▶ [Task brief]
Print exactly those lines that run from the beginning of the data to the line bearing "import math", inclusive.

■ ■ ■ ■

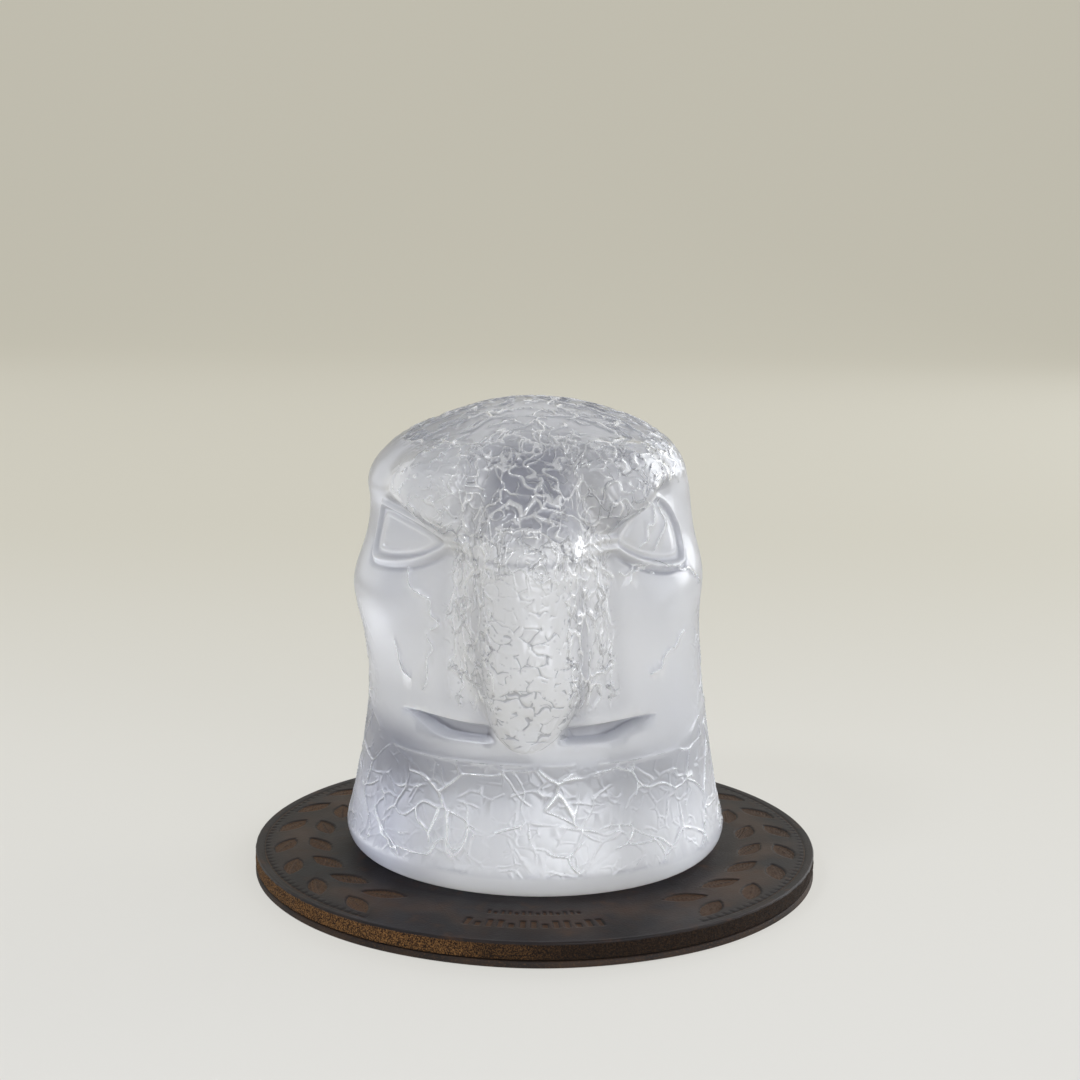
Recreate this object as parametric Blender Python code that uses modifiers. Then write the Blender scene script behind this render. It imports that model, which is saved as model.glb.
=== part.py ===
"""A solid cast-glass eagle head on a two-layer leather disc.

The head stands on the disc and can be lifted off it. Metres, +Z up, the beak
points along -Y, and the origin is the centre of the disc's underside.
"""

import math

import bmesh
import bpy
import numpy as np
from mathutils import Matrix, Vector

MM = 0.001

# Leather disc: a thick stamped top layer glued to a thin lining
DISC_RADIUS = 60.0 * MM
LINING_THICKNESS = 1.4 * MM
TOP_THICKNESS = 3.4 * MM
RIM_ROUNDING = 0.6 * MM
REST_GAP = 0.3 * MM
DISC_SIDES = 96

# Leaf spray pressed into the leather on each side of the glass
LEAF_LENGTH_PER_ROW = 1.315
LEAF_SLENDERNESS = 2.4
LEAF_POINTS = 5
STAMP_DEPTH = 0.5 * MM
LEAF_MARGIN = 2.2 * MM
LEAF_PAIRS = 7
SPRAY_START = math.radians(40)
SPRAY_STEP = math.radians(14)
LEAF_SPLAY = math.radians(24)

# Glass blank, turned: a flared foot, a slight waist and a domed crown
GLASS_HEIGHT = 96.0 * MM
FOOT_RADIUS = 40.4 * MM
SOLE_RADIUS = 36.4 * MM
FOOT_BAND = 4.8 * MM
WAIST_RADIUS = 35.2 * MM
CROWN_RADIUS = 33.5 * MM
WAIST_LEVEL = 0.40
CROWN_LEVEL = 0.795
FLARE_POWER = 1.6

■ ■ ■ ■

▶ [The answer]
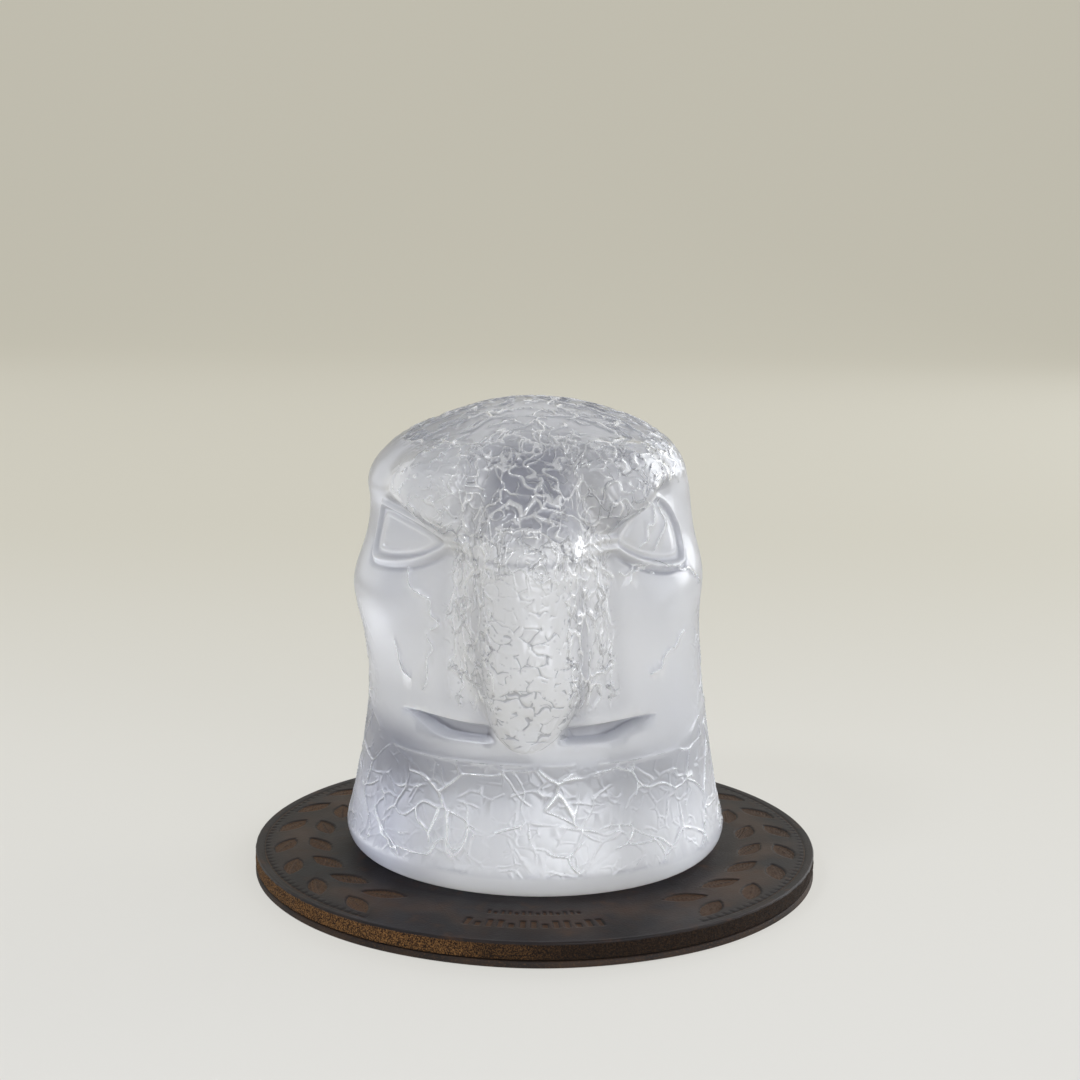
Recreate this object as parametric Blender Python code that uses modifiers. Then write the Blender scene script behind this render. It imports that model, which is saved as model.glb.
=== part.py ===
"""A solid cast-glass eagle head on a two-layer leather disc.

The head stands on the disc and can be lifted off it. Metres, +Z up, the beak
points along -Y, and the origin is the centre of the disc's underside.
"""

import math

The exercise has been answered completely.